The rating agency identified potential US tariffs as a moderate downside risk to its forecast. The Trump administration plans to impose a 50% headline tariff on India by Wednesday, though Fitch believes this will eventually be negotiated lower. While exports to the US account for only 2% of India’s GDP, tariff uncertainty could dampen business sentiment and investment.

Inflation in India has remained contained, with core inflation stable around the 4% mid-point of the Reserve Bank of India’s target band. Headline inflation fell to 1.6% in July, primarily due to easing food prices. The RBI cut its policy repo rate by 100 basis points to 5.5% between February and June 2025, with Fitch expecting one more 25 basis point cut this year.

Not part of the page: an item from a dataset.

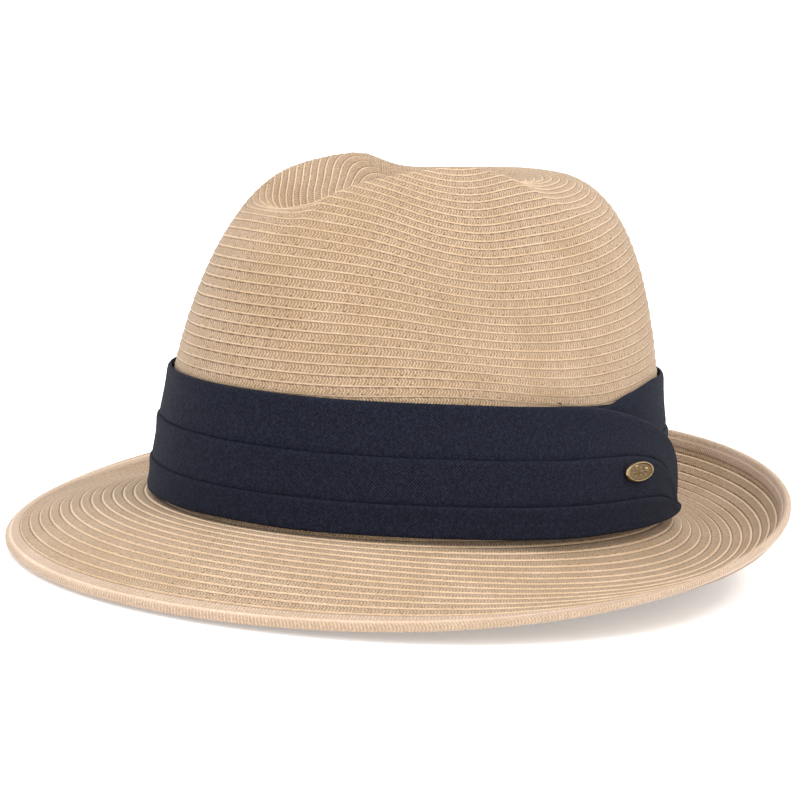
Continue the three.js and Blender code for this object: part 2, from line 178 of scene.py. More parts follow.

On the fiscal front, India’s central government deficit decreased to 4.8% of GDP in FY25 from 5.5% in FY24. Fitch forecasts this will further decline to 4.4% in FY26, meeting the government’s objective of reaching a 4.5% deficit. However, the general government debt burden remains elevated at an estimated 80.9% of GDP in FY25, well above the 59.6% ’BBB’ median.

India’s external finances remain a rating strength, with foreign exchange reserves rising by $59 billion to $695 billion by August 15, 2025, providing around eight months of current external payment coverage.

Fitch identified several factors that could lead to a rating upgrade, including increased confidence in sustainable high medium-term growth and a fiscal strategy that keeps government debt and the interest-to-revenue ratio on a downward trend.